▶ **Exercise description**
Filter the records below for the word "materials". Copy each line that holds it.

▶ **Record list**
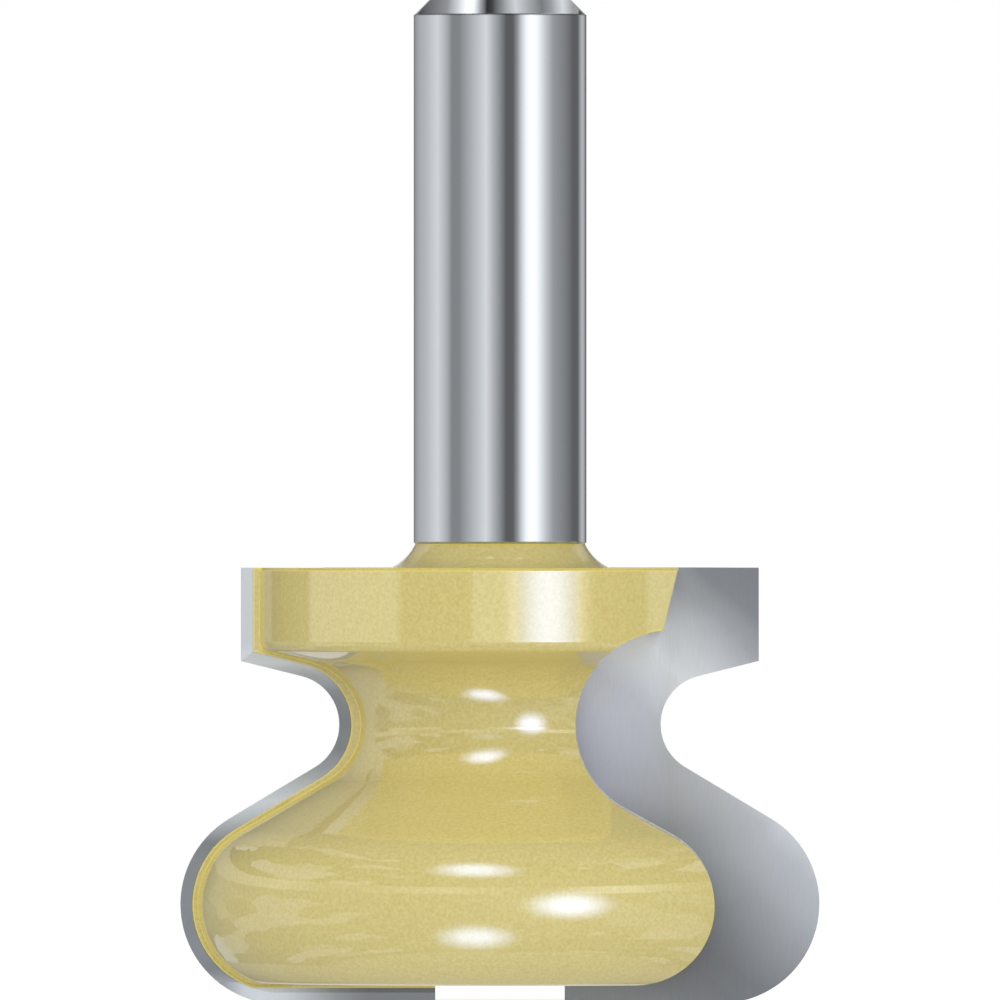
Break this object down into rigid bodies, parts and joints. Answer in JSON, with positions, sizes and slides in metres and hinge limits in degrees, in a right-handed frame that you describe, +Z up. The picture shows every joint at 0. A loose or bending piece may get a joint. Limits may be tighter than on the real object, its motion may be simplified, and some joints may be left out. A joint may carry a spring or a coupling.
{
  "type": "router bit",
  "caption": "Finger-pull router bit: waisted head with a round nose and a flange, brazed carbide tips and a straight half-inch shank.",
  "frame": {"origin": "on the axis, in the plane of the two bottom cutting edges that the bit stands on", "axes": "+Z up the axis to the free end of the shank; +X outwards along the first tip, whose cutting face looks to -Y"},
  "size_m": [0.0468, 0.0446, 0.0737],
  "materials": {
    "coated_body": "pale gold non-stick coating on the head and collar; the shank is bare ground steel",
    "carbide": "fine-ground grey tungsten carbide"
  },
  "bodies": {
    "root": {"cutter_body": "coated_body", "carbide_tip_1": "carbide", "carbide_tip_2": "carbide"}
  },
  "joints": []
}
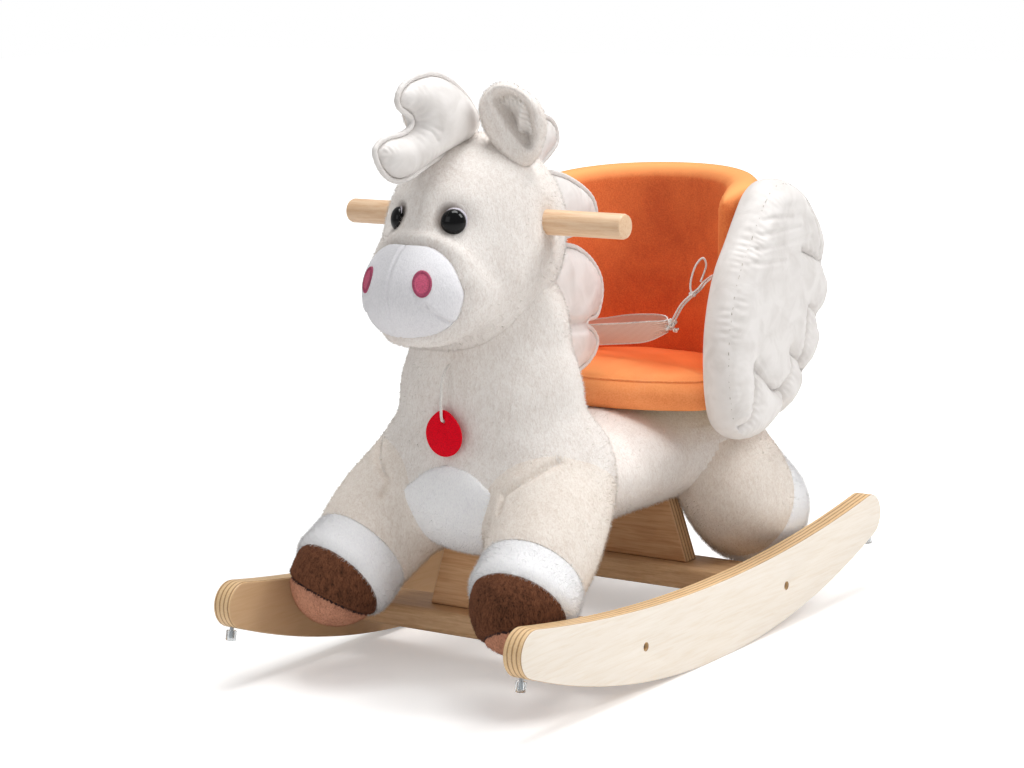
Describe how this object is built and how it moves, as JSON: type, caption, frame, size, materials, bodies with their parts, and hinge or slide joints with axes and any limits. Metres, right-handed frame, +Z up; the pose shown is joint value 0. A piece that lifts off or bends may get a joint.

▶ **Answer in full**
  "materials": {
Describe how this object is built and how it moves, as JSON: type, caption, frame, size, materials, bodies with their parts, and hinge or slide joints with axes and any limits. Metres, right-handed frame, +Z up; the pose shown is joint value 0. A piece that lifts off or bends may get a joint.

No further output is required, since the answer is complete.